Geography
- Location: San José, Costa Rica
- Coordinates: 9°55′40″N 84°04′43″W﻿ / ﻿9.927895°N 84.078739°W

Organisation
- Type: General
- Religious affiliation: Christian

History
- Former name: Hospital Clínico Bíblico
- Opened: 1929

Links
- Website: www.clinicabiblica.com
- Lists: Hospitals in Costa Rica

= Hospital Clínica Bíblica =

Private Christian hospital in San José, Costa Rica

Hospital Clínica Bíblica is a private Christian hospital in San José, Costa Rica. Founded in 1929 as the Hospital Clínico Bíblico by Henry Strachan and Susan Strachan, the Clínica Bíblica Hospital is the largest private hospital in Costa Rica.

==History==
In 1921, Henry and Susan Strachan founded the ecumenist Latin American Evangelization Campaign (LAEC). In October 1921, the Strachan's set up LAEC, later renamed as the Latin American Mission (LAM), headquarters in San José.
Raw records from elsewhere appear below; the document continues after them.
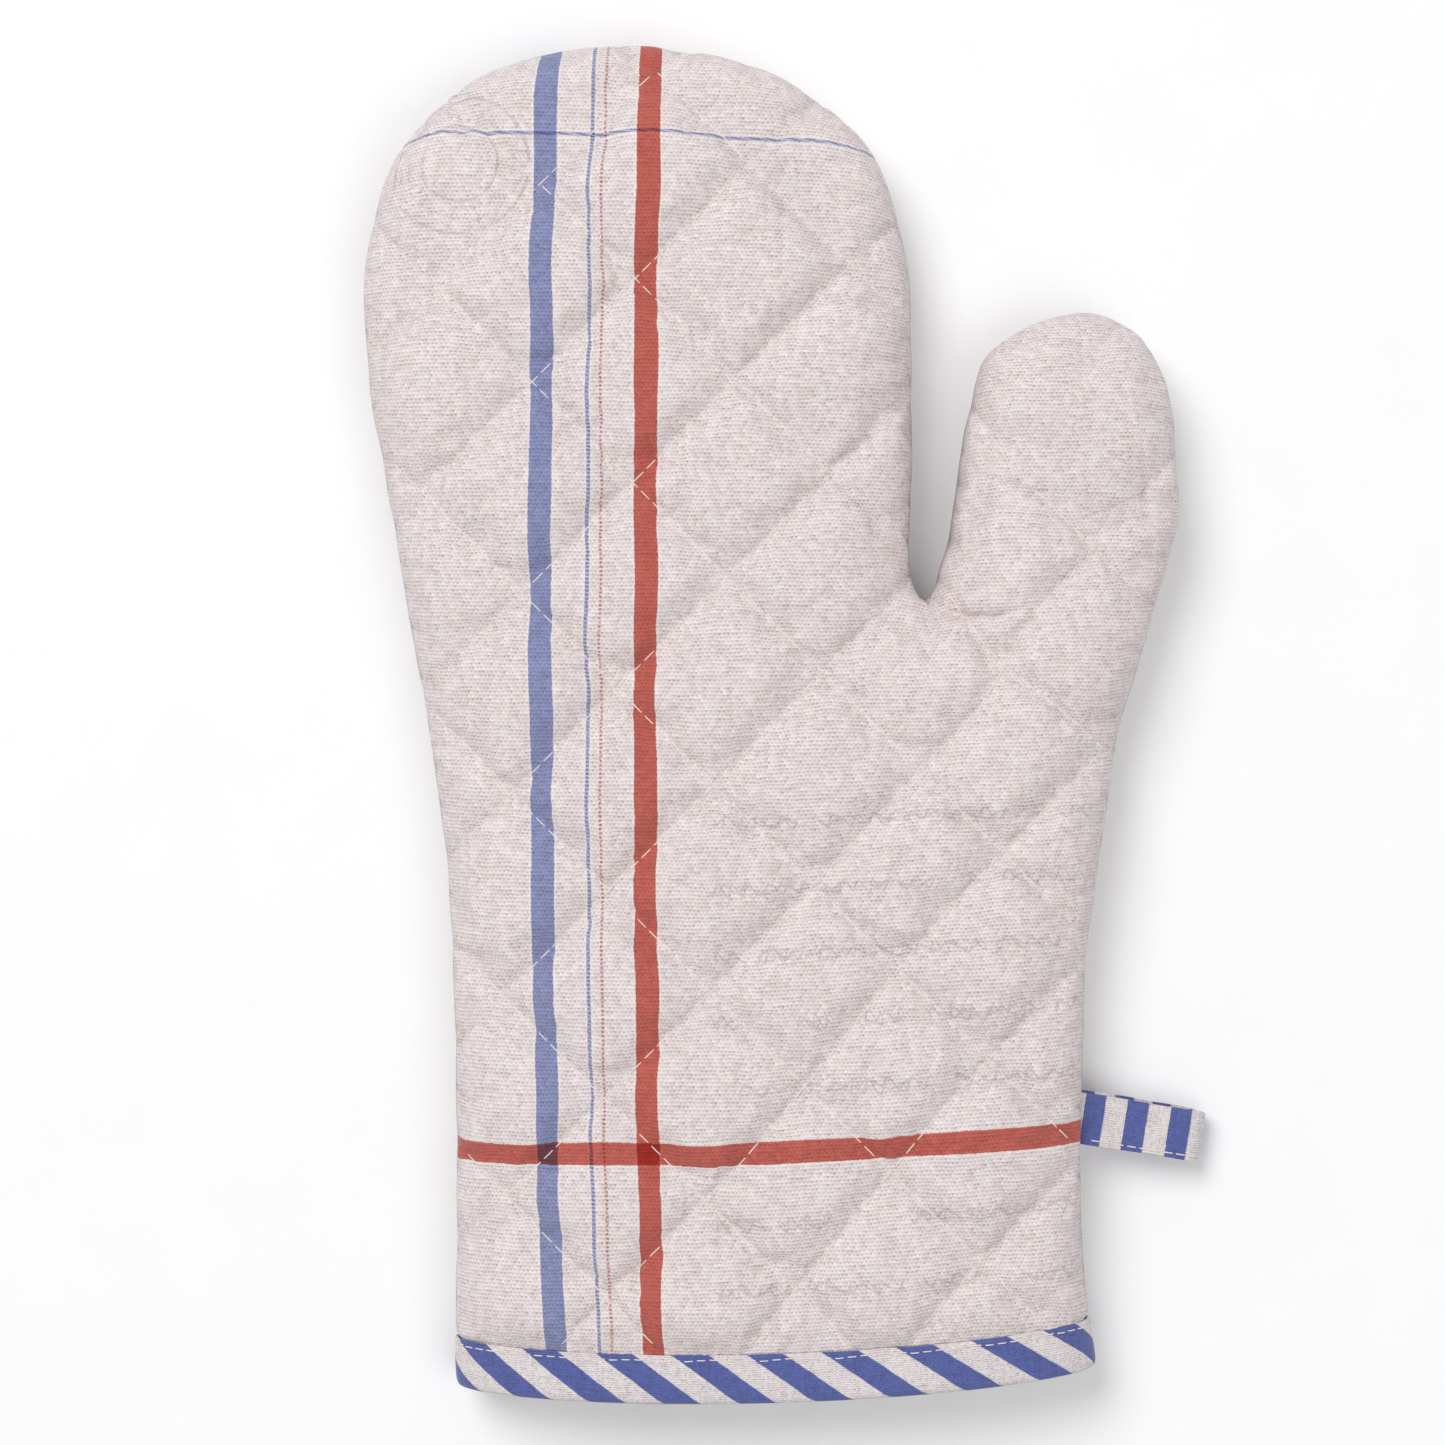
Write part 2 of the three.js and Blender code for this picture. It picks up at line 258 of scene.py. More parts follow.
def at_distance(where, run, points):
    """The points that lie at these distances along a line."""
    return np.column_stack([np.interp(where, run, column) for column in points.T])


def stitch_points(run, length, pitch, first, spare=0.0):
    """For each stitch of a row along a line, the distances of its points."""
    starts = np.arange(first, run[-1] - spare - length, pitch)
    return [at + length * STITCH_SHARES for at in starts]


def joined(parts):
    """One list of vertices and one of faces from several."""
    verts, faces, start = [], [], 0
    for v, f in parts:
        verts.append(v)
        faces += [tuple(i + start for i in face) for face in f]
        start += len(v)
    return np.vstack(verts), faces


# ------------------------------------------------------------------------------------------ the mitt's shape

def cuff_y(x):
    """How far up the cuff's edge is at x."""
    return CUFF_LOW[1] + (np.asarray(x) - CUFF_LOW[0]) ** 2 / (2 * CUFF_RADIUS)


def cuff_height(xy):
    """How far above the cuff's edge each point is."""
    return xy[:, 1] - cuff_y(xy[:, 0])


def quilt_shift(x, y):
    """How far the falling and the rising quilting lines are from where straight ones would be. They are
    moved on the thumb, and the rising ones get steeper to the right."""
    thumb = smoothstep(34, 50, x) * smoothstep(-5, 30, y)
    drift = smoothstep(-20, 45, x) * (3 * smoothstep(-30, 0, x - y) + 8 * smoothstep(40, 75, x - y))
    drift = drift + 3.5 * thumb * smoothstep(62, 85, x)
    return THUMB_SHIFT[0] * thumb, THUMB_SHIFT[1] * thumb - drift


def quilt_coordinates(xy):
    """x + y and x - y of each point, as they are where the quilting lines are straight."""
    x, y = xy[:, 0], xy[:, 1]
    falling, rising = quilt_shift(x, y)
    return x + y - falling, x - y - rising


def quilt_point(falling, rising):
    """The point with these quilt coordinates."""
    x, y = (falling + rising) / 2, (falling - rising) / 2
    for _ in range(30):
        f, r = quilt_shift(x, y)
        x = (x + (falling + f + rising + r) / 2) / 2
        y = (y + (falling + f - rising - r) / 2) / 2
    return np.column_stack([x, y])


def line_distance(xy):
    """Distance from each point to the nearest falling and the nearest rising quilting line."""
    falling, rising = quilt_coordinates(xy)
    near = [np.abs(c[:, None] - np.array(lines)[None]).min(axis=1) / math.sqrt(2)
            for c, lines in ((falling, FALLING_LINES), (rising, RISING_LINES))]
    return near[0], near[1]


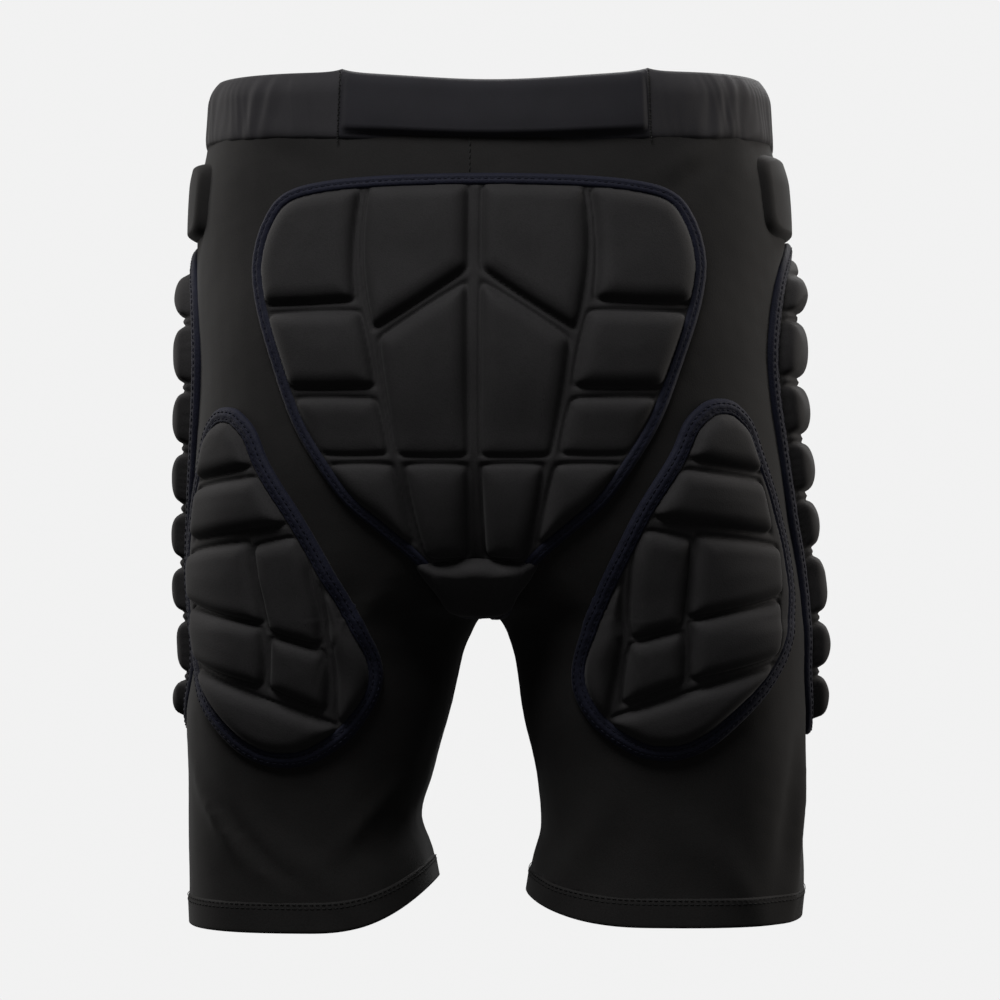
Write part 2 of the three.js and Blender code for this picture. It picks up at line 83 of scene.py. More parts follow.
def plain_material(name, colour, roughness):
    material = bpy.data.materials.new(name)
    material.use_nodes = True
    shader = material.node_tree.nodes["Principled BSDF"]
    shader.inputs["Base Color"].default_value = (*colour, 1.0)
    shader.inputs["Roughness"].default_value = roughness
    return material


floor_ring = [(FLOOR_RADIUS * math.cos(a), FLOOR_RADIUS * math.sin(a), FLOOR)
              for a in np.linspace(0, 2 * math.pi, FLOOR_SIDES + 1)[:-1]]
floor = mesh_piece("studio_floor", floor_ring, [range(FLOOR_SIDES)], smooth=False)
floor.data.materials.append(plain_material("pale_floor", (0.86, 0.86, 0.86), 0.9))
floor.visible_diffuse = False
floor.visible_glossy = False

world = bpy.data.worlds.new("studio")
bpy.context.scene.world = world
world.use_nodes = True
backdrop = world.node_tree.nodes["Background"]
backdrop.inputs["Color"].default_value = (1.0, 1.0, 1.0, 1.0)
backdrop.inputs["Strength"].default_value = BACKDROP_GLOW
room = world.node_tree.nodes.new("ShaderNodeBackground")
room.inputs["Color"].default_value = (1.0, 1.0, 1.0, 1.0)
room.inputs["Strength"].default_value = ROOM_GLOW
seen = world.node_tree.nodes.new("ShaderNodeLightPath")
either = world.node_tree.nodes.new("ShaderNodeMixShader")
world.node_tree.links.new(seen.outputs["Is Camera Ray"], either.inputs[0])
world.node_tree.links.new(room.outputs["Background"], either.inputs[1])
world.node_tree.links.new(backdrop.outputs["Background"], either.inputs[2])
world.node_tree.links.new(either.outputs["Shader"], world.node_tree.nodes["World Output"].inputs["Surface"])
bpy.context.scene.view_settings.view_transform = "Standard"


def soft_light(name, place, target, size, watts, colour=(1.0, 1.0, 1.0)):
    data = bpy.data.lights.new(name, "AREA")
    data.shape = "RECTANGLE"
    data.size, data.size_y = size
    data.energy = watts
    data.color = colour
    light = bpy.data.objects.new(name, data)
    light.location = place
    light.rotation_euler = (Vector(target) - Vector(place)).to_track_quat("-Z", "Y").to_euler()
    bpy.context.scene.collection.objects.link(light)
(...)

In general, the life expectancy was forty-years old and there were diseases such as tuberculosis and malaria. The San Juan de Dios Hospital was the only one that existed and could only care for part of those ill. The main concern for the Strachan´s was children's health, since they found that, out of each 1000 children born per year, 355 died; 50% before they were five-years-old.

By the year 1968, significant progress in the field of national health had been made. At the same time, there was a good network of hospitals associated with the Costa Rican Social Security, such as the Calderon Guardia Hospital and the Mexico Hospital.

In this new context, the Latin American Mission believed that, on the one hand, their work had already been served and it should leave in order to take their assistance to others. This involved the closing of the Clinica Biblica Hospital, which, so far, had been sustained by foreign aid. It had ample facilities, good medical staff and an excellent technological team. Nevertheless, without financial support, it was impossible to continue working.